Benching the Benchmark

   The Dow Jones is not considered very relevant on Wall Street. If you were to ask most any Wall Streeter whether they valued level of the S&P 500 or the DJIA more, you would overwhelmingly get the S&P 500 as a response. The S&P 500 consists of 505 American common stocks as opposed to the 30 found inside the Dow. The Dow in recent days has been showing some intense volatility as new economic data has struck fear into some investors who decided it was time to take profits from the prolonged bull market we've been in. 

5 Year Chart of the DJIA

   With a quick glance at a chart like that it would be natural to be frightful after seeing a dip in what seemed to be an invincible market which continued to climb higher each day. The strange thing to me is that it seems people are much more interested in the decline of the Dow than the increase. The fear factor of Dow's recent decline can be portrayed below in the Google Trends graph which shows the number of searches for a certain topic. Searches for the Dow Jones Industrial Average are in blue and searches for the S&P 500 are in red

   From the chart, it is clear the public is much more interested in the state of the Dow than the S&P 500, which is a far more telling of the overall health of equities in the United States. Also, I find it personally interesting that people are far more interested in the declines of the index rather than the rise of it. 

   The chart above pictured search trends in the last five years which correlates with the DJIA above it. Below I have done a more precise trend search to better depict how much we truly over hype the DJIA volatility relative to the overall market. This chart depicts worldwide search trends within the last 30 days which Google considered to be business news related to the two topics. Still with the same color coordination as the previous with the DJIA in blue and the S&P 500 in red.

   Business news outlets spew fear left and right at the first signs of markets beginning to appear troublesome. We live in a click based era where you're far more likely to be drawn to an article about negative news rather than one of positive news. Which of these two headlines would grab more attention: 1. DOW FINISHES DOWN 350 POINTS FRIDAY FOR WORST WEEK IN 9 YEARS, or 2. In spite of volatility, DJIA still up 33% in the last 3 years. Obviously the first will attract more attention of course. I'm not saying we should completely ignore fearful cries about market woes, but we should take those fears into account and frame them into the big picture to give investors a better perspective. The United States economy is doing just fine. GDP is slowly increasing, unemployment is continuing to grind lower, inflation is coming close to the 2% target set by the Fed, and it looks like we will see several interest rate rises this year. The small correction in the markets is something people have been saying is coming since Trump was elected as the speculation of tax reform was almost immediately priced in. Markets continued to rise after that, but not for any particular reason. I think a slight dip is needed for markets to come down to a more natural level that is in line with the state of the economy.
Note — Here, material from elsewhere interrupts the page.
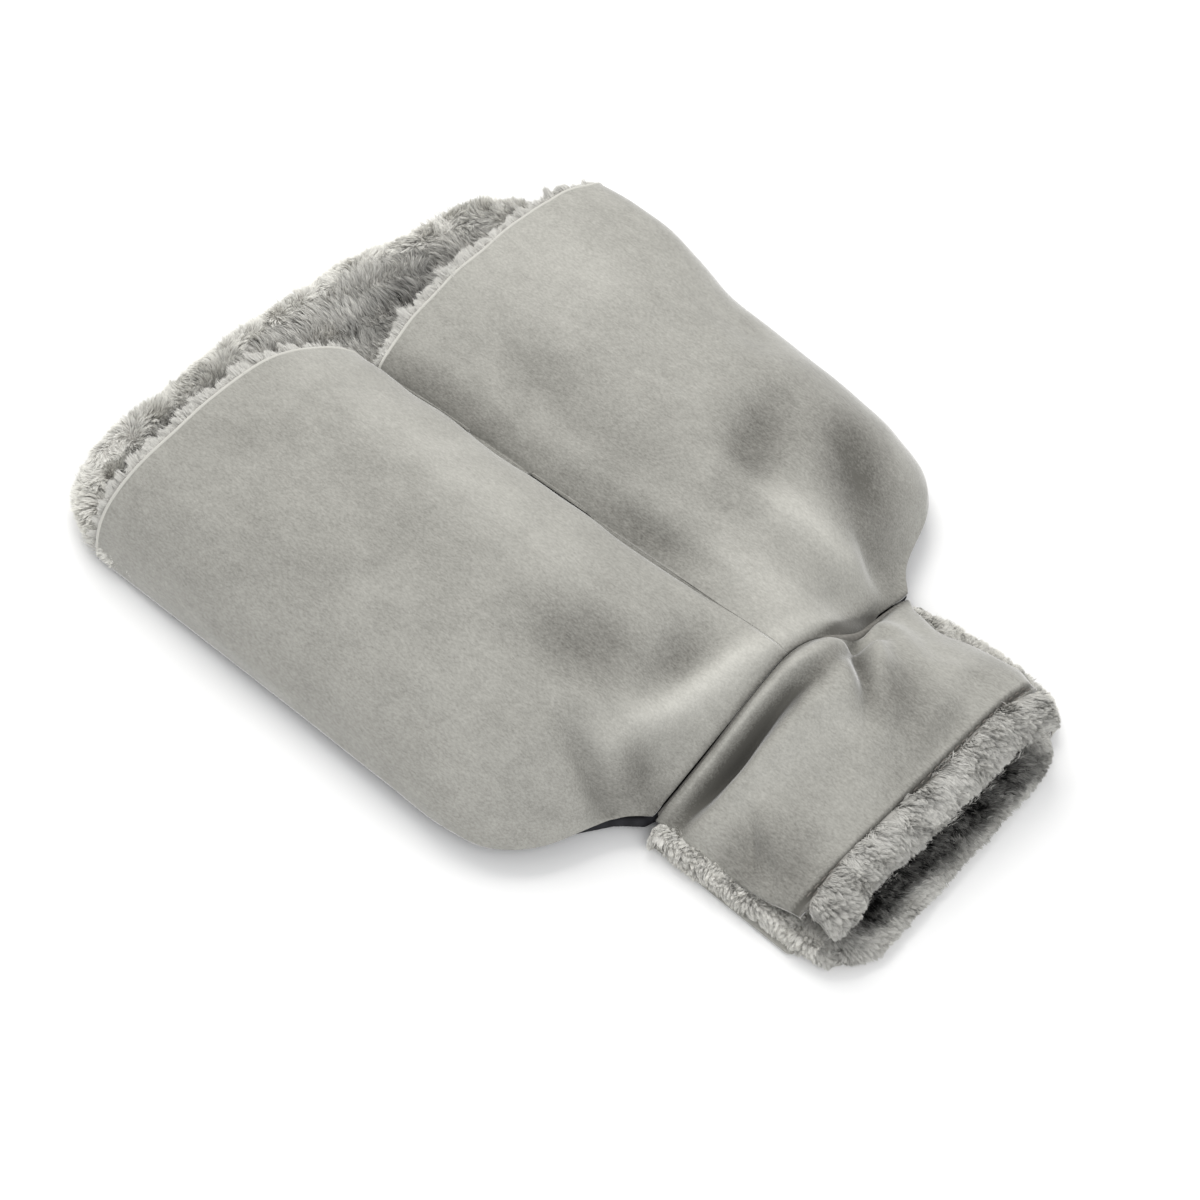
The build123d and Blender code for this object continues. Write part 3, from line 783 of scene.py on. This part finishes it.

   Overall I think the DJIA has a rich history, but we should stop paying so much attention to it as an overall health gauge for the stock market. No mathematical model is perfect, but price weighting over a divisor that is prepicked for an index that contains only 30 stocks seems foolish. The media needs to understand how much fear they are striking into people's hearts when they throw around headlines and stories about the Dow crumbling. People who lived through the 2008 crash to see a significant chunk of their wealth wiped away shouldn't have to deal with artificial fear. Instead, business news outlets and media companies, in general, should have the best interest of their readers in mind by giving them the whole story instead of just a small slither so they can get their clicks and views.